Beneath this sentence is a set of records; write each of them out exactly.

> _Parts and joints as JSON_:
-*-*-

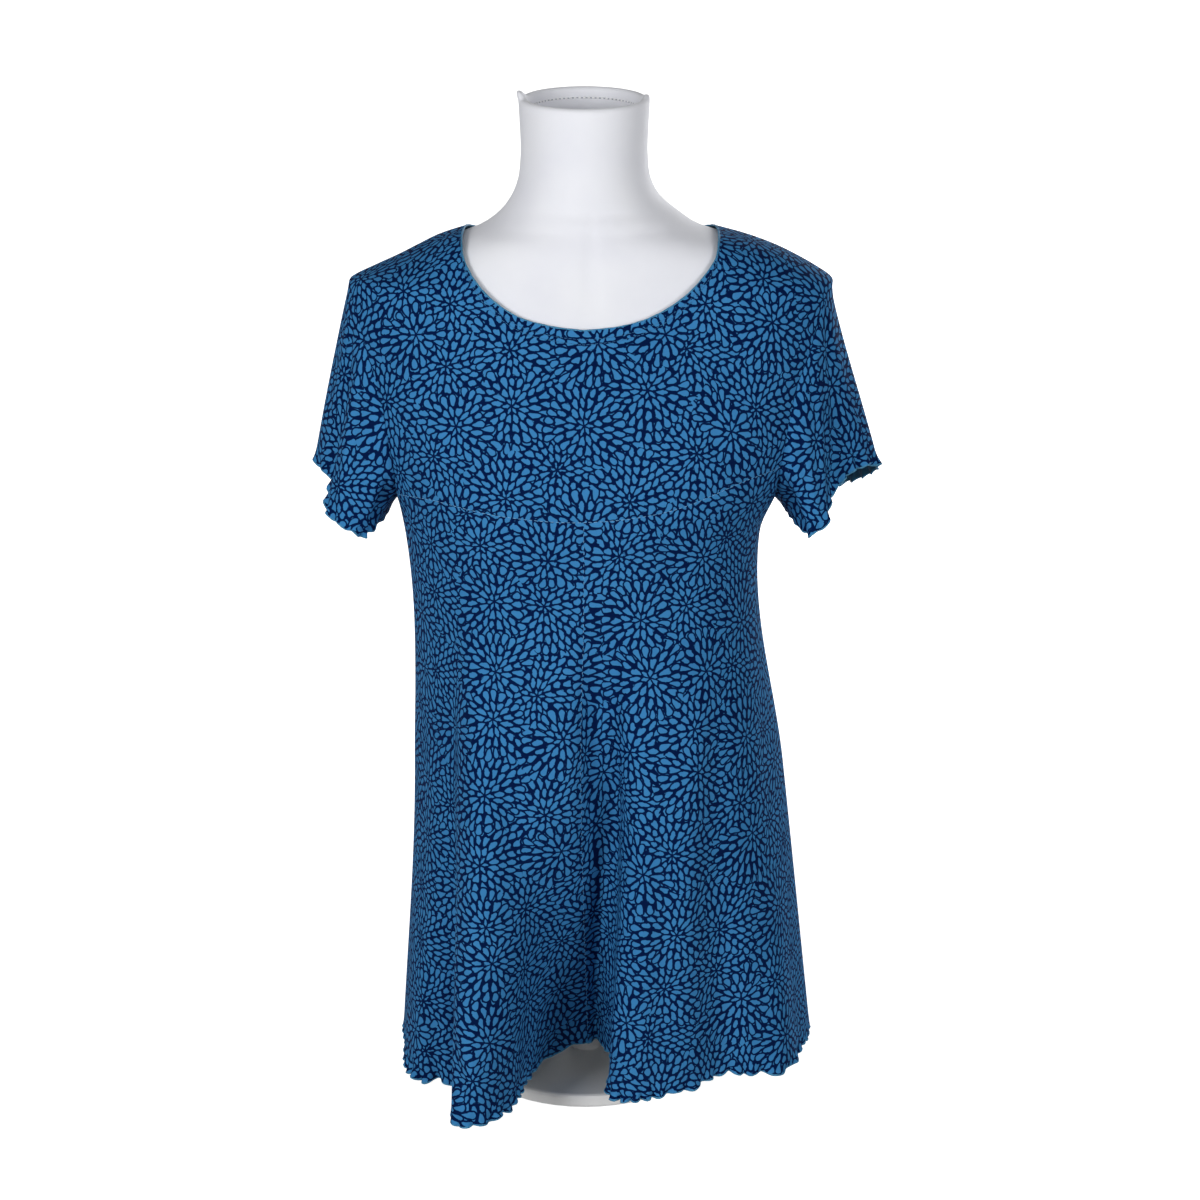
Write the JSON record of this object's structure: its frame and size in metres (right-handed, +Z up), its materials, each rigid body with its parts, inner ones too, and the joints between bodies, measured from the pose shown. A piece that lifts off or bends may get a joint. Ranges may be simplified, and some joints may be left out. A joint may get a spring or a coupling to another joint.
{
  "type": "t-shirt on a dress form",
  "caption": "Short-sleeved A-line t-shirt with a scoop neck, a seam below the bust and wavy hems, worn by a limbless dress form on a round stand.",
  "frame": {"origin": "on the floor, on the underside of the base, straight below the neck of the form", "axes": "+Z up, -Y towards the front of the shirt, +X to the right as seen from the front"},
  "size_m": [0.4805, 0.3049, 0.8669],
  "materials": {
    "jersey": "soft cotton and viscose jersey, printed with bursts of mid-blue petals on navy",
    "form_cover": "white stretch cloth drawn tight over the form, fine and matt",
    "enamel": "white baked enamel, half gloss"
  },
  "bodies": {
    "root": {"front_yoke": "jersey", "front_panel_left": "jersey", "front_panel_right": "jersey", "back_panel": "jersey", "sleeve_left": "jersey", "sleeve_right": "jersey", "dress_form": "form_cover", "stand_base": "enamel", "stand_pole": "enamel"}
  },
  "joints": []
}
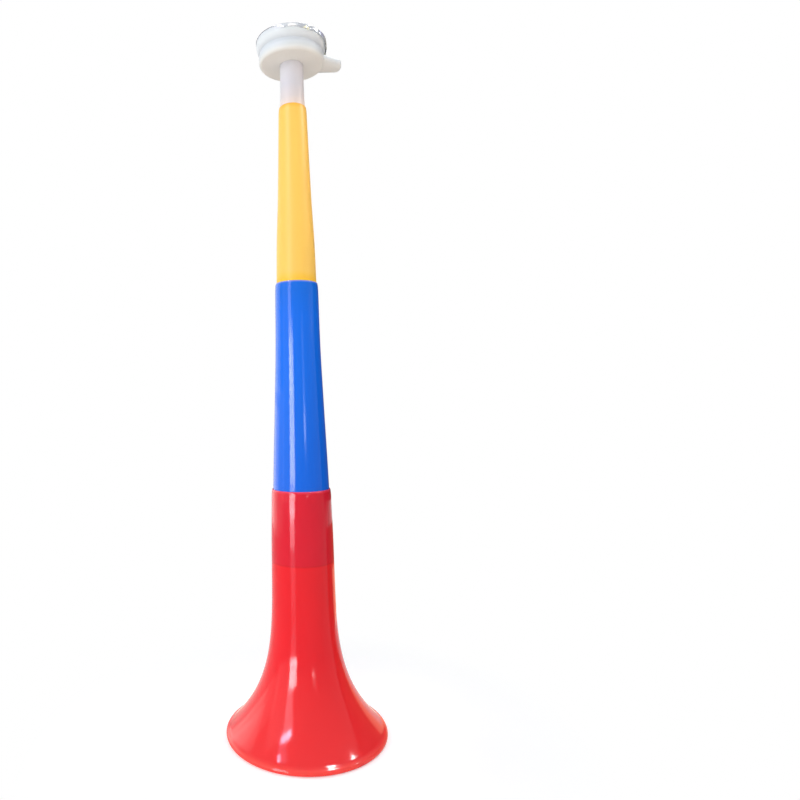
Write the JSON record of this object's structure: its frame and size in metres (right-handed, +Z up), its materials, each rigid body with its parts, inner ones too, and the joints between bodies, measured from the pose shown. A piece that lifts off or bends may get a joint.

-*-*-

> _RESULT OF THE EXERCISE_:
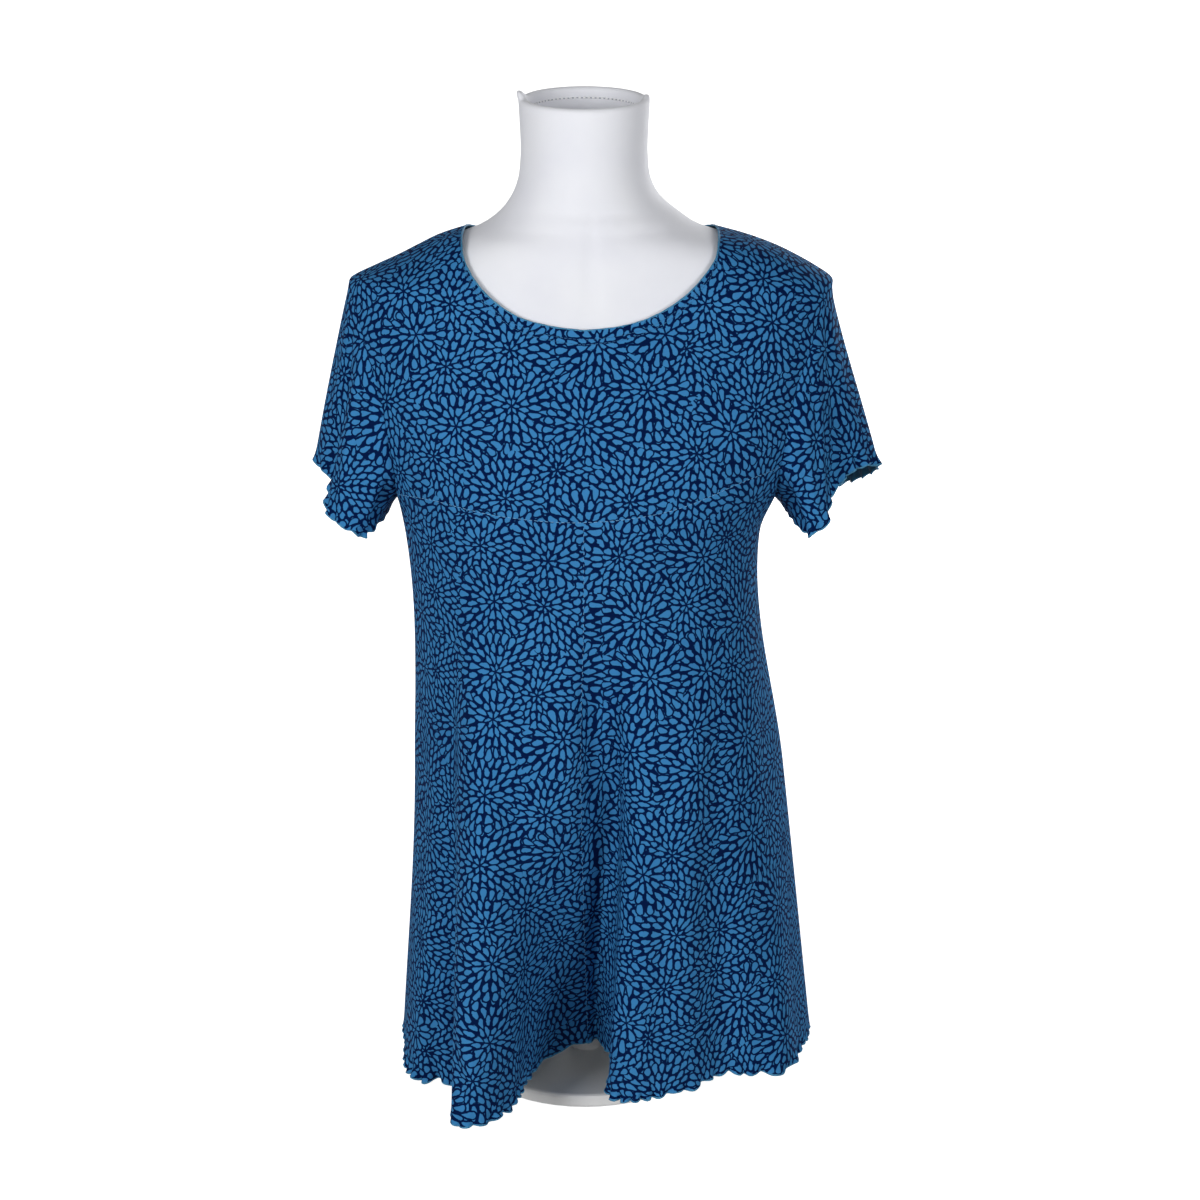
Write the JSON record of this object's structure: its frame and size in metres (right-handed, +Z up), its materials, each rigid body with its parts, inner ones too, and the joints between bodies, measured from the pose shown. A piece that lifts off or bends may get a joint. Ranges may be simplified, and some joints may be left out. A joint may get a spring or a coupling to another joint.
{
  "type": "t-shirt on a dress form",
  "caption": "Short-sleeved A-line t-shirt with a scoop neck, a seam below the bust and wavy hems, worn by a limbless dress form on a round stand.",
  "frame": {"origin": "on the floor, on the underside of the base, straight below the neck of the form", "axes": "+Z up, -Y towards the front of the shirt, +X to the right as seen from the front"},
  "size_m": [0.4805, 0.3049, 0.8669],
  "materials": {
    "jersey": "soft cotton and viscose jersey, printed with bursts of mid-blue petals on navy",
    "form_cover": "white stretch cloth drawn tight over the form, fine and matt",
    "enamel": "white baked enamel, half gloss"
  },
  "bodies": {
    "root": {"front_yoke": "jersey", "front_panel_left": "jersey", "front_panel_right": "jersey", "back_panel": "jersey", "sleeve_left": "jersey", "sleeve_right": "jersey", "dress_form": "form_cover", "stand_base": "enamel", "stand_pole": "enamel"}
  },
  "joints": []
}
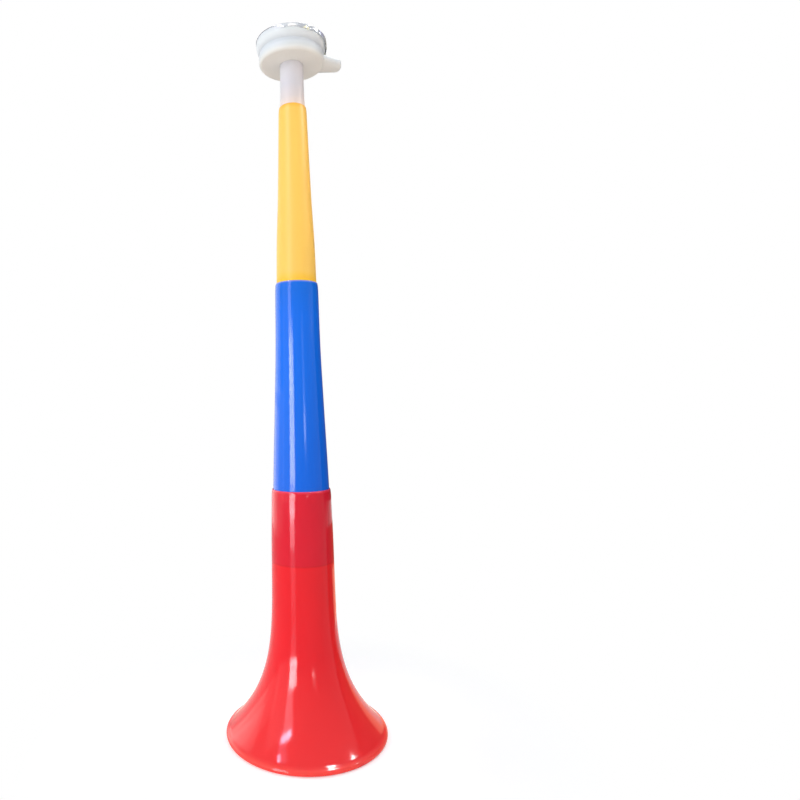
Write the JSON record of this object's structure: its frame and size in metres (right-handed, +Z up), its materials, each rigid body with its parts, inner ones too, and the joints between bodies, measured from the pose shown. A piece that lifts off or bends may get a joint.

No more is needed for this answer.